In simple summary, the opponents of the climate science consensus tell us that the atmosphere is far less sensitive to increased CO2 than the standard models. The leaders of the movement say that the minor effects of man-made greenhouse gases are swamped by the earth’s natural cycles, such as the modest variability of the sun’s energy output and the long swings in ocean surface temperatures, particularly the Pacific Decadal Oscillation (PDO). (The PDO is currently in a phase that climatologists think is probably reducing global temperatures. Many of the sceptics, and some members of the scientific consensus, therefore see the possibility of broadly stable average temperature readings for the next few years.) The rise in the warmth of the globe since 1945 is just a normal oscillation that shouldn’t cause any alarm. So the sceptics believe that the calls for urgent ‘decarbonisation’ are a huge over-reaction to temperature changes that have happened many times before and have corrected themselves naturally. Hence the importance that the sceptics place on the Medieval Warm Period and its rapid swing into colder conditions after the year 1300.

The conventional view sees the role of carbon dioxide as far more important. Where Ian Plimer and Christopher Booker write of CO2 being a very minor global warming gas, climate scientists say that it contributes a significant fraction of the greenhouse effect. Standard science suggests that a doubling of CO2 from pre-industrial levels will by itself add about 1.2 degrees to global temperatures. And mainstream science also differs from the sceptics by predicting that this figure will be amplified, not damped, by positive feedbacks. For example, as temperature rises, the atmosphere will typically hold more water vapour. Since water vapour is a greenhouse gas, it will add to the warming effect. Scientists typically say that doubling CO2 above the pre-industrial level will add between 2 and 3 degrees to average temperatures.
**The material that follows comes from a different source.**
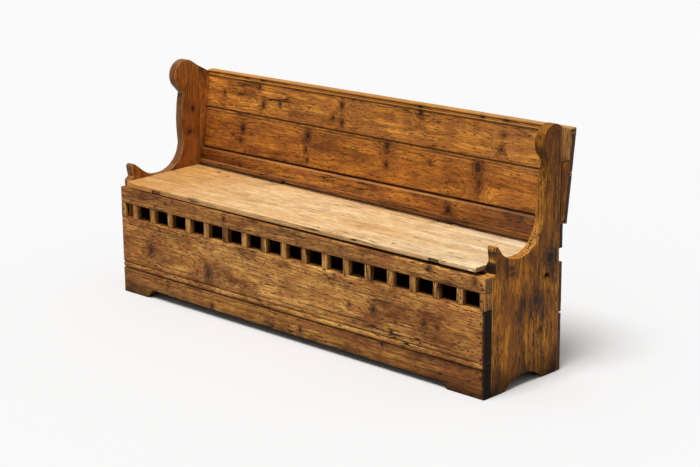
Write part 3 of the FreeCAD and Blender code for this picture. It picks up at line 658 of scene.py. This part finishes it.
@dataclass(frozen=True)
class Band:
    """One straight band across a board's face, between two levels."""

    low: float
    high: float
    tone: str
    strength: float = 1.0
    rise: float = 0.0
    start: float = -9.0
    end: float = 9.0
    soft: float = 0.001


@dataclass(frozen=True)
class Pine:
    """Finish of one kind of pine surface on the bench."""

    pale: str = "d09450"
    honey: str = "b27436"
    brown: str = "6a3b1d"
    rosy: str = "a4673a"
    knot: str = "2b1912"
    dark: str = "140d09"
    # Worn colour of bare arrises, also a painted highlight.
    worn: str = "e0b279"
    end: str = "5a3c26"
    rim: str = "a9805f"
    ring_width: float = 0.0085
    ring_strength: float = 0.7
    wander: float = 0.03
    patches: float = 0.7
    stains: float = 0.75
    flecks: float = 0.75
    fibres: float = 1.8
    shakes: float = 0.5
    worm: float = 0.35
    # Grime with painted shade along the edges of faces, and its reach.
    grime: float = 0.4
    grime_reach: float = 0.005
    # Bare arrises, also a painted highlight.
    bare: float = 0.65
    soil_height: float = 0.0
    black_from: float = 9.0
    roughness: float = 0.42
    bump: float = 0.35
    bump_depth: float = 0.0012
    # Tones along the board: partly painted shade, partly the wood's own tone.
    left: Colour = PLAIN
    middle: Colour = PLAIN
    right: Colour = PLAIN
    bands: tuple[Band, ...] = ()


@dataclass(frozen=True)
class Wear:
    """How age has worn a board's shape, in metres."""

    arris: float = 0.0016
    step: float = 0.02
    waver: float = 0.0005
    nibble: float = 0.0008
    dents: float = 0.001


@dataclass(frozen=True)
class IronFinish:
    """Finish of nails, screws and hinges: dark oxide with rust."""

    oxide: str = "241d19"
    rust: str = "5b3420"
    roughness: float = 0.5
    bump: float = 0.3
    bump_depth: float = 0.0006

    def material(self) -> bpy.types.Material:
        """Old iron, rusty in patches and pitted all over.

        Returns:
            The material.
        """
        made, graph, shader = new_material("old_iron")
        place = graph.add("TexCoord").outputs["Object"]
        patches = graph.smooth(graph.noise(place, 180.0, 4.0, 0.6), 0.42, 0.62)
        pits = graph.noise(place, 900.0, 3.0, 0.6)
        graph.fill(shader, {
            "Base Color": graph.mix(patches, self.oxide, self.rust),
            "Roughness": graph.calc("MULTIPLY_ADD", patches, 0.35, self.roughness),
            "Metallic": graph.calc("MULTIPLY_ADD", patches, -0.7, 0.8),
            "Normal": graph.bump(self.bump, self.bump_depth, pits)})
        return made


class Woodshop:
    """Holds the effects that all boards share."""

    def __init__(self) -> None:
        """Build the effects."""
        self.figure = Figure()
        self.knot = KnotMark()
        self.split = SplitMark()
        self.marks = AgeMarks()
        self.wear = EdgeWearAndLight()
        self.gloom = Gloom()
        self.colour = PineColour()
        self.band = BandTone()
        self.fade = ToneAndShadeFade()


def slice_faces(mesh: bmesh.types.BMesh, axis: int, step: float) -> None:
    """Cut a mesh by parallel planes, so that its faces can waver.

    Args:
        mesh: Mesh to cut.
        axis: Axis that the planes are square to.
        step: Greatest distance between planes.
    """
    ends = [vertex.co[axis] for vertex in mesh.verts]
    low, high = min(ends), max(ends)
    count = int((high - low) / step)
    places = [low + (high - low) * number / (count + 1) for number in range(1, count + 1)]
    normal = Vector([1.0 if number == axis else 0.0 for number in range(3)])

    def cut(faces: list[bmesh.types.BMFace], first: int, last: int) -> None:
        """Cut the faces by the middle plane, then each half by its own planes.

        Args:
            faces: Faces that the planes may cross.
            first: Number of the first plane.
            last: Number of the last plane.
        """
        if first > last or not faces:
            return
        middle = (first + last) // 2
        edges = list({edge for face in faces for edge in face.edges})
        points = list({point for face in faces for point in face.verts})
        made = bmesh.ops.bisect_plane(mesh, geom=points + edges + faces, dist=TOUCHING,
                                      plane_co=normal * places[middle], plane_no=normal)
        after = [item for item in made["geom"] if isinstance(item, bmesh.types.BMFace)]
        below = [face for face in after if face.calc_center_median()[axis] < places[middle]]
        above = [face for face in after if face.calc_center_median()[axis] >= places[middle]]
        cut(below, first, middle - 1)
        cut(above, middle + 1, last)

    cut(list(mesh.faces), 0, count - 1)


def round_arrises(mesh: bmesh.types.BMesh, width: float) -> None:
    """Round the sharp edges and mark what was rounded.

    Args:
        mesh: Mesh whose edges are rounded.
        width: Distance from the old edge at which the rounding starts.
    """
    layer = mesh.verts.layers.float.new("arris")
    sharp = [edge for edge in mesh.edges
             if len(edge.link_faces) == 2 and edge.calc_face_angle() > SHARP]
    made = bmesh.ops.bevel(mesh, geom=sharp, offset=width, offset_type="OFFSET",
                           segments=ARRIS_ROWS, profile=0.5, affect="EDGES",
                           clamp_overlap=False)
    rounded = set(made["faces"])
    for point in mesh.verts:
        inside = point.link_faces and all(face in rounded for face in point.link_faces)
        point[layer] = 1.0 if inside else 0.0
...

Others are far more pessimistic, saying that the rise may be nearer 6 degrees, i.e. bringing temperatures to a level that would make life impossible over much of the world’s surface.

Conventional science therefore says both CO2 is more important and that increases in atmospheric concentrations will produce amplifying effects that make temperature increases much larger. Rather than assuming that rises in global temperatures will eventually stabilise due to natural braking processes, the majority view of the world’s scientists is that at some point temperature increases become strongly self-reinforcing. For example, the melting of the northern Tundra may trigger rotting of the decayed plant matter that will be exposed to air once the ice has gone, resulting in the emission of large volumes of methane, a gas with much greater warming effect than CO2, although with a shorter residence time in the atmosphere. The results could be truly catastrophic. The sceptics reply by saying that this didn’t happen in the past and so probably won’t happen in the future. They are wrong to be so confident: paleo-climatic evidence shows that temperatures have jerked upwards sharply in the past, possibly because of methane burps arising from the melting of the organic matter currently trapped in permafrost.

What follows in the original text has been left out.